Thomas Hofmann ist der künftige Präsident der TU München. Er lässt sich vom Brexit nicht abschrecken mit einer britischen Hochschule zusammenzuarbeiten – anders als andere europäische Institute, denen die Unsicherheit zu hoch ist und die sich bereits jetzt teilweise zurückziehen.
"Ich glaube dran, dass Wissenschaft keine Grenzen kennt, keine nationalen Grenzen kennt und von der Seite wir gut beraten sind, die besten Köpfe zusammenzubringen."
In ihre Partnerschaft investieren beide Hochschulen selbst – unabhängig davon, wie viele Fördermittel aus EU-Programmen künftig zu erwarten sind. Von diesen Geldern profitieren Deutschland und Großbritannien am meisten. Die britische Wissenschaftslandschaft fürchtet, dass bei einem Austritt Großbritanniens ohne ein Abkommen drastische Einschnitte zu befürchten sind.
Die Unsicherheit ist auch bei Studenten und Lehrenden angekommen. Viele überlegen es sich zweimal, nach Großbritannien zu gehen. Und umgekehrt wissen deutsche und andere europäische Ausländer nicht, was es für sie bedeutet, wenn Großbritannien zum 31. Oktober ohne Deal, ohne Abkommen aus der EU austreten sollte.
Internationale Beziehungen werden wichtiger
"Wir setzen uns dafür ein, weiter in der europäischen Forschungsgemeinschaft zu bleiben. Und wir brauchen eine Einwanderungspolitik, die nach dem Brexit den Austausch von Talenten ermöglicht."
Trotz des guten Rufs beobachtet auch Alice Gast am Imperial College in London vereinzelte Auswirkungen. Noch sei das nicht so signifikant wie bei anderen britischen Hochschulen, aber umso wichtiger werden die internationalen Beziehungen.
Die Partnerschaft mit der TU München ist deshalb vielleicht auch ein Signal für andere Universitäten. Aber es lastet auch ein ordentlicher Druck auf ihr. Thomas Hofmann von der Technischen Universität München glaubt an den Erfolg.
"Auf jeden Fall. Wir würden die Partnerschaft mit und ohne Brexit machen, weil wir meinen, dass wir perfekte Partner für Synergien sind, weil unser Wettbewerber am Ende des Tages nicht in Europa sitzt, sondern in China und USA."

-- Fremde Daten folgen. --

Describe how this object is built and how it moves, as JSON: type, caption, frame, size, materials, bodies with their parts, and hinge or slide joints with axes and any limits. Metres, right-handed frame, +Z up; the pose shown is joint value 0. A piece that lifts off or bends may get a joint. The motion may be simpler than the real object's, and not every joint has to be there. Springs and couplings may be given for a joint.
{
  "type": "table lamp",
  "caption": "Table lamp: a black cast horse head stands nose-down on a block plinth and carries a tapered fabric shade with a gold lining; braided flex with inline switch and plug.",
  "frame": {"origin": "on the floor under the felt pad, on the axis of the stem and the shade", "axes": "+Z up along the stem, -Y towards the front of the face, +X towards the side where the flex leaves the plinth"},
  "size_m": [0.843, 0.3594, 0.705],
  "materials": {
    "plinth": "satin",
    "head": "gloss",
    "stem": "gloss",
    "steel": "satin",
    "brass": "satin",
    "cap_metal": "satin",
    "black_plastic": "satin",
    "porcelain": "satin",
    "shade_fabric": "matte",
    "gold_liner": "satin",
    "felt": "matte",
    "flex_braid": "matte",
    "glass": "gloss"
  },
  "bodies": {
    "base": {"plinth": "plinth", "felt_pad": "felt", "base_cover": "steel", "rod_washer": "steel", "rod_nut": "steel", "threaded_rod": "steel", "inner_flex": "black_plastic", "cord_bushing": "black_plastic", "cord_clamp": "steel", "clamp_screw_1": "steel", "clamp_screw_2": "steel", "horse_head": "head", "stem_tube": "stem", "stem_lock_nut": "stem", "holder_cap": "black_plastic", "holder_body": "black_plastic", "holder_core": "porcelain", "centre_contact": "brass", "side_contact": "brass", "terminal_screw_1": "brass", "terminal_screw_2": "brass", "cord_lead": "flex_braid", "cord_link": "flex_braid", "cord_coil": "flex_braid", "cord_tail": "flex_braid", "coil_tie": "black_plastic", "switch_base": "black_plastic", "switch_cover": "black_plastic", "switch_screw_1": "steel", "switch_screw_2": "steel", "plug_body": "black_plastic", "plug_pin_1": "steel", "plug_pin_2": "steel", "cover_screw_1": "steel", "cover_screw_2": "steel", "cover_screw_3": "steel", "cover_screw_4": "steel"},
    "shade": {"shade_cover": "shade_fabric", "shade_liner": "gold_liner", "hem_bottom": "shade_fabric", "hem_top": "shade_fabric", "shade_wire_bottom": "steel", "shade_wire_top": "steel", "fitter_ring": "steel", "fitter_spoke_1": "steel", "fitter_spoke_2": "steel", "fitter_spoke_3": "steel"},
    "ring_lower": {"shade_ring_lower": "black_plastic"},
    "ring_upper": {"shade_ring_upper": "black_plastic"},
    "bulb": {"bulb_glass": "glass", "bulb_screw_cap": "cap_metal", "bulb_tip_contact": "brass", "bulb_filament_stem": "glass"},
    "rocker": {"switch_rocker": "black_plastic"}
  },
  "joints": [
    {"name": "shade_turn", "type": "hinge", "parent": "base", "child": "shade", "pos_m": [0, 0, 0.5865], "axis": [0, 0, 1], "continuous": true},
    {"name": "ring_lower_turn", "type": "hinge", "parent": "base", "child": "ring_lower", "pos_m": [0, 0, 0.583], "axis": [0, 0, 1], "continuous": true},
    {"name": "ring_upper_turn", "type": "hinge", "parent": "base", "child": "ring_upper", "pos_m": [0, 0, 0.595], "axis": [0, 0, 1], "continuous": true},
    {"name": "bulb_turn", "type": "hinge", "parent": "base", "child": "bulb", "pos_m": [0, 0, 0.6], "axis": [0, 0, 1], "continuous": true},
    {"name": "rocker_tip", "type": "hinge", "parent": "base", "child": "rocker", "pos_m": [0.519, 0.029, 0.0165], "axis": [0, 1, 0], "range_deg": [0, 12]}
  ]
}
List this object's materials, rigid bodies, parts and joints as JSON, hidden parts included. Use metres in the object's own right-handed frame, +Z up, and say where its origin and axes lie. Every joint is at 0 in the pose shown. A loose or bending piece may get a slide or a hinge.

Genau das ist eines der Ziele: Hochschulabgänger darauf vorbereiten, ihre Ideen aus dem Labor weltweit wettbewerbsfähig zu machen und auf den Markt zu bringen.
Für die britische Wissenschaftslandschaft wäre es eine große Erleichterung, wenn weitere deutsche oder andere europäische Hochschulen solche Kooperationen wie das Imperial College London und die TU München eingingen. Tatsächlich ist das derzeit aber eine der wenigen Ausnahmen.